Life is moving, about oiling our creaky joints and using our limbs again to step out of our static, stuck, self-pitying positions. We move, and we must move forward--because the world is moving, and time is moving, and the people who love us and need us--the ones we know and the ones we've yet to meet--are all moving, and none of that goes backwards. We regain our bearings, we rediscover our goals and dreams, and we begin to walk in that direction. It may feel like we're simply moving from loss to loss, from disappointment to disappointment. I'd like to think we move through losses and disappointments to something better. Something more beautiful.

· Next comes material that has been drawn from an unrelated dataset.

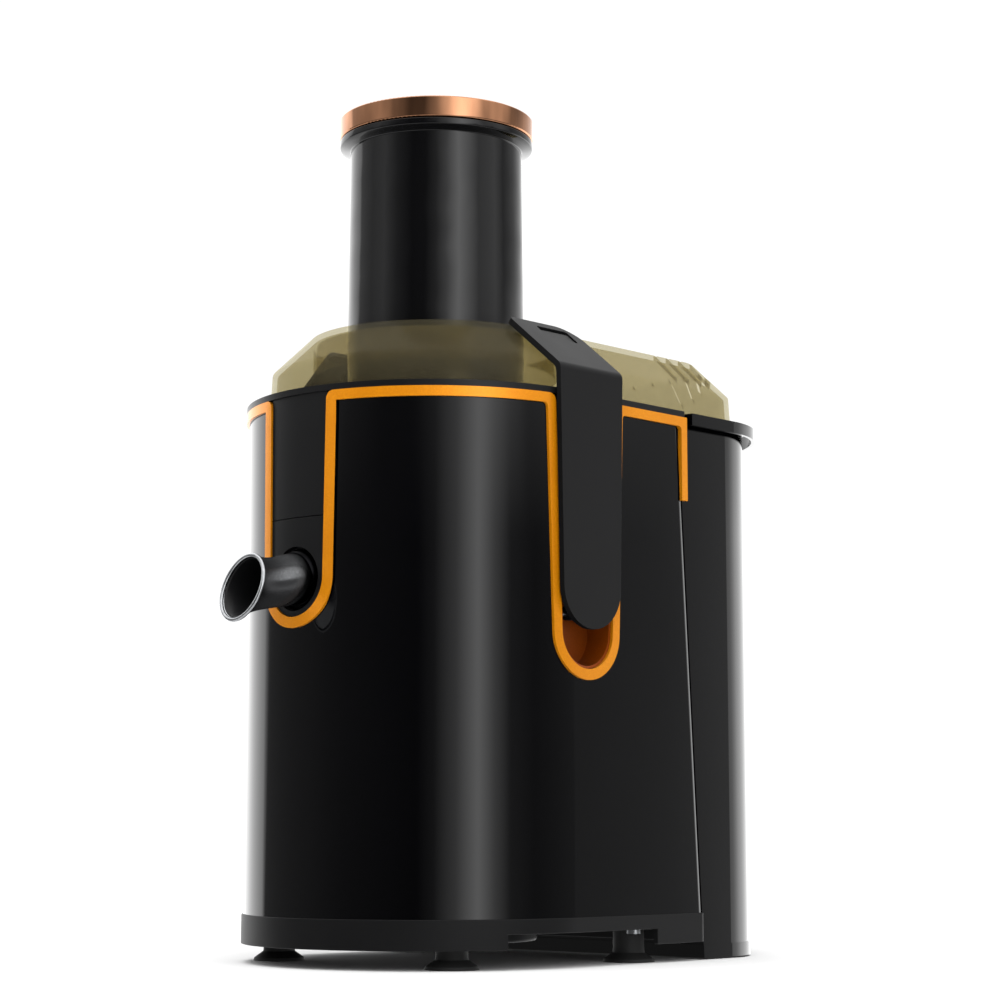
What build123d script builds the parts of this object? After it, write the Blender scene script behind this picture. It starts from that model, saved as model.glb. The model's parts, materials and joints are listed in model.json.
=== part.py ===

Life is making, about exercising the power to build and mold the shape of our experiences. We can look at each rejection, each bit of bad news, each slip and fall and fracture and see a discouraging arc. We can see a story whose every scene clubs its audience over the head with this theme: "Count the losses--you are a loser. This is life." If we do that, we make our losses into monsters that grow bigger and deadlier every time we experience them. We'll build a life that buries us much earlier than we should be buried. We'll build our own coffins, box ourselves in panels of pine, and seal ourselves in the dark.

But it doesn't have to be that way. When you experience a loss, when a plan falls through, when a door is shut, when you lose a job, when someone whom you love tells you that you are not worth the fight, when your losses threaten to bury you under the earth--

--you can build stairways to the surface. You can make skylights to let the sun shine on your battle-worn face again. You can create life from loss. Because life is not counted and measured and defined by losing. Because you will heal, and become stronger. Because you will move forward through defeat and toward hope, and love, and all that is better. You can make a life that is made of sturdier material than winning.

You will lose in your lifetime, but you will not be losing at life.

You will move. You will mend. You will make life more than that.